Data block
▬▬▬▬▬▬

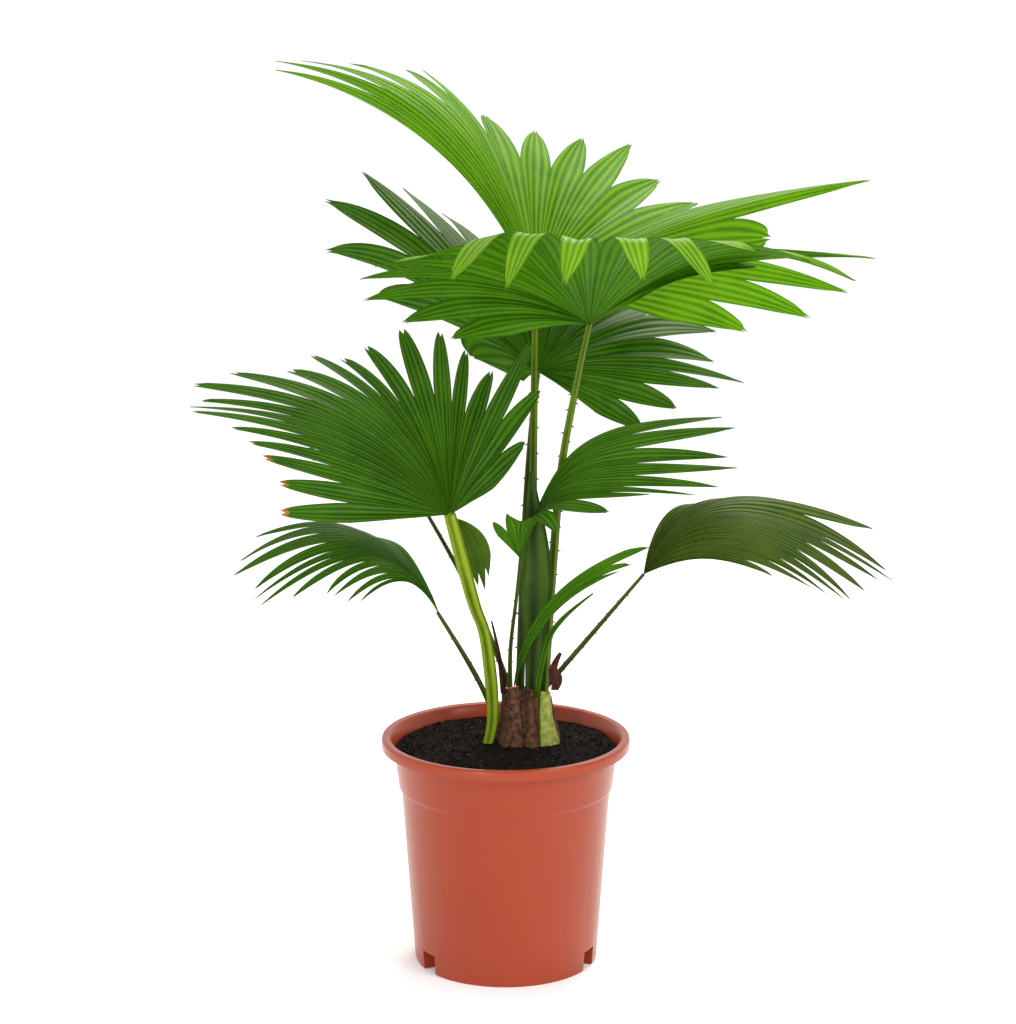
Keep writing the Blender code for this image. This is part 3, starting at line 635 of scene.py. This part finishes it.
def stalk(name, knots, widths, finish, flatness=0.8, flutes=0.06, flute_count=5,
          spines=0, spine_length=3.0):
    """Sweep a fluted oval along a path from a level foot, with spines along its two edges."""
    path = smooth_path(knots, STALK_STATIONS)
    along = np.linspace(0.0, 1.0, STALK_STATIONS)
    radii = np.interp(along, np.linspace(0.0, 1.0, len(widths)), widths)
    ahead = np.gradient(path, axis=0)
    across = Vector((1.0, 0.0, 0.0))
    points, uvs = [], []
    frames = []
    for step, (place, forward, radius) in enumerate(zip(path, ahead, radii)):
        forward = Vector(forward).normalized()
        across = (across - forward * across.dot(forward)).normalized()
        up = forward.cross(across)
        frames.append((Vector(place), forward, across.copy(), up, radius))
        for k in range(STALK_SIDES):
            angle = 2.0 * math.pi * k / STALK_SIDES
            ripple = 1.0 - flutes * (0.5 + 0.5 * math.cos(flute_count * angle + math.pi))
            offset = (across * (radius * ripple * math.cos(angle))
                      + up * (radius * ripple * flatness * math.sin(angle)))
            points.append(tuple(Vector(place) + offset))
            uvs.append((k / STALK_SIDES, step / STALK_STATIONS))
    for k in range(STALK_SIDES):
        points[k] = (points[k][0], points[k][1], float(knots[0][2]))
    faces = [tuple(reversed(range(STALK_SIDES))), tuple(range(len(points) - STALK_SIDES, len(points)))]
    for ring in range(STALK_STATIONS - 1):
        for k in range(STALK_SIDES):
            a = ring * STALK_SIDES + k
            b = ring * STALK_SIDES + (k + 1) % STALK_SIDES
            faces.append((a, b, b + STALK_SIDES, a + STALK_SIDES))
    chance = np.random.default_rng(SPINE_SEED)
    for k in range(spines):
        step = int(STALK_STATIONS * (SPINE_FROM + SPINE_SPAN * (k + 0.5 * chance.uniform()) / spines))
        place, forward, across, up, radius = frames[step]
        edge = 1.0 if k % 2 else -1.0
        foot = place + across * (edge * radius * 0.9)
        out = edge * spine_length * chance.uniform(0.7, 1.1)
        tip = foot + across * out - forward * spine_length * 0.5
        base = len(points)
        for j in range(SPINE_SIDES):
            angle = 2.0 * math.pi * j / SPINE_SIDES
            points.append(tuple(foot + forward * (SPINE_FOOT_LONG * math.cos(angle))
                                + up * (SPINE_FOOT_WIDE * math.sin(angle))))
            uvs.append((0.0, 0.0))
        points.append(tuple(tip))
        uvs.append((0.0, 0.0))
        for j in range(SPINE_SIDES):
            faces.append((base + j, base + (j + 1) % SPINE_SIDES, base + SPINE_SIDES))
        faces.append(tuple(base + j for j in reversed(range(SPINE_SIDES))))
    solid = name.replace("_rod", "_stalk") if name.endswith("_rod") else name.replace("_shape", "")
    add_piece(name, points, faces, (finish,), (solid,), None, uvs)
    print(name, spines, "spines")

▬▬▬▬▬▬

Exercise prompt
Quote each line of the listing above exactly.

The completed task
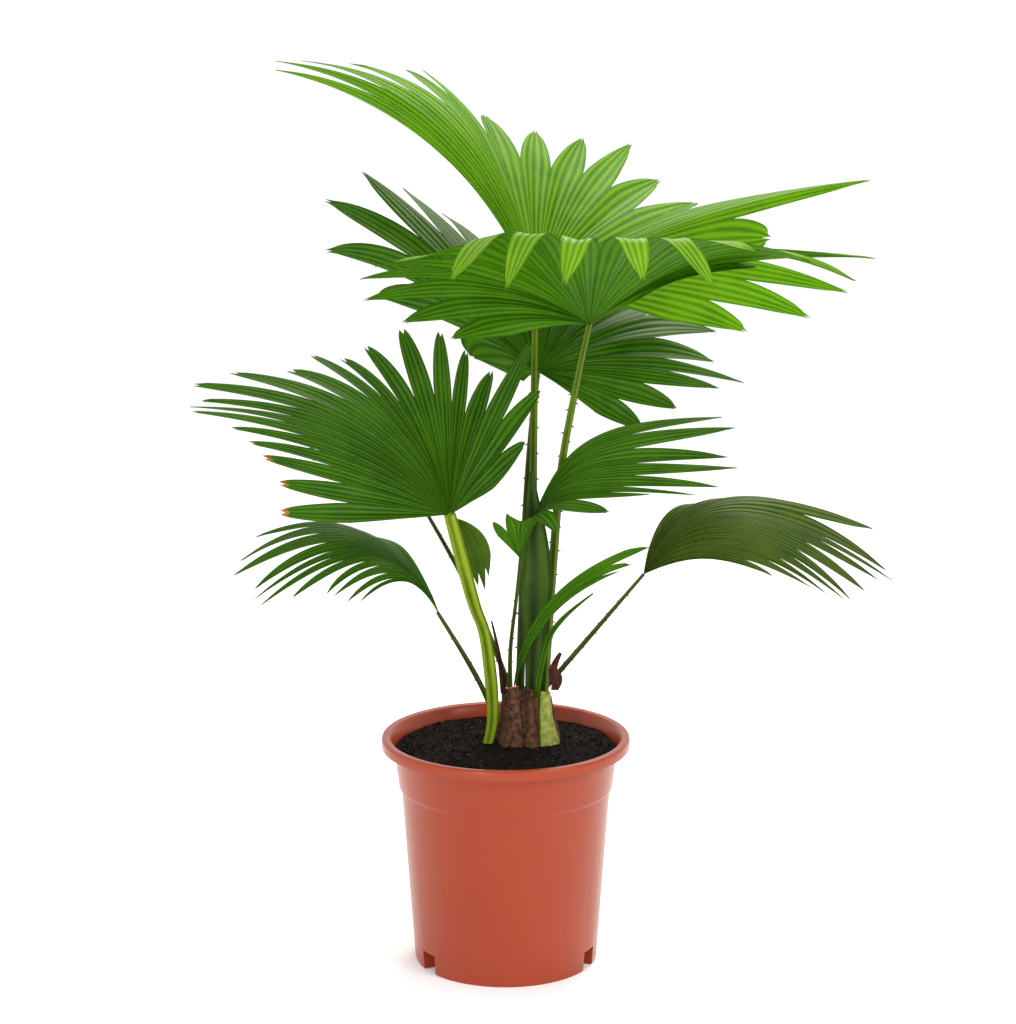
Keep writing the Blender code for this image. This is part 3, starting at line 635 of scene.py. This part finishes it.
def stalk(name, knots, widths, finish, flatness=0.8, flutes=0.06, flute_count=5,
          spines=0, spine_length=3.0):
    """Sweep a fluted oval along a path from a level foot, with spines along its two edges."""
    path = smooth_path(knots, STALK_STATIONS)
    along = np.linspace(0.0, 1.0, STALK_STATIONS)
    radii = np.interp(along, np.linspace(0.0, 1.0, len(widths)), widths)
    ahead = np.gradient(path, axis=0)
    across = Vector((1.0, 0.0, 0.0))
    points, uvs = [], []
    frames = []
    for step, (place, forward, radius) in enumerate(zip(path, ahead, radii)):
        forward = Vector(forward).normalized()
        across = (across - forward * across.dot(forward)).normalized()
        up = forward.cross(across)
        frames.append((Vector(place), forward, across.copy(), up, radius))
        for k in range(STALK_SIDES):
            angle = 2.0 * math.pi * k / STALK_SIDES
            ripple = 1.0 - flutes * (0.5 + 0.5 * math.cos(flute_count * angle + math.pi))
            offset = (across * (radius * ripple * math.cos(angle))
                      + up * (radius * ripple * flatness * math.sin(angle)))
            points.append(tuple(Vector(place) + offset))
            uvs.append((k / STALK_SIDES, step / STALK_STATIONS))
    for k in range(STALK_SIDES):
        points[k] = (points[k][0], points[k][1], float(knots[0][2]))
    faces = [tuple(reversed(range(STALK_SIDES))), tuple(range(len(points) - STALK_SIDES, len(points)))]
    for ring in range(STALK_STATIONS - 1):
        for k in range(STALK_SIDES):
            a = ring * STALK_SIDES + k
            b = ring * STALK_SIDES + (k + 1) % STALK_SIDES
            faces.append((a, b, b + STALK_SIDES, a + STALK_SIDES))
    chance = np.random.default_rng(SPINE_SEED)
    for k in range(spines):
        step = int(STALK_STATIONS * (SPINE_FROM + SPINE_SPAN * (k + 0.5 * chance.uniform()) / spines))
        place, forward, across, up, radius = frames[step]
        edge = 1.0 if k % 2 else -1.0
        foot = place + across * (edge * radius * 0.9)
        out = edge * spine_length * chance.uniform(0.7, 1.1)
        tip = foot + across * out - forward * spine_length * 0.5
        base = len(points)
        for j in range(SPINE_SIDES):
            angle = 2.0 * math.pi * j / SPINE_SIDES
            points.append(tuple(foot + forward * (SPINE_FOOT_LONG * math.cos(angle))
                                + up * (SPINE_FOOT_WIDE * math.sin(angle))))
            uvs.append((0.0, 0.0))
        points.append(tuple(tip))
        uvs.append((0.0, 0.0))
        for j in range(SPINE_SIDES):
            faces.append((base + j, base + (j + 1) % SPINE_SIDES, base + SPINE_SIDES))
        faces.append(tuple(base + j for j in reversed(range(SPINE_SIDES))))
    solid = name.replace("_rod", "_stalk") if name.endswith("_rod") else name.replace("_shape", "")
    add_piece(name, points, faces, (finish,), (solid,), None, uvs)
    print(name, spines, "spines")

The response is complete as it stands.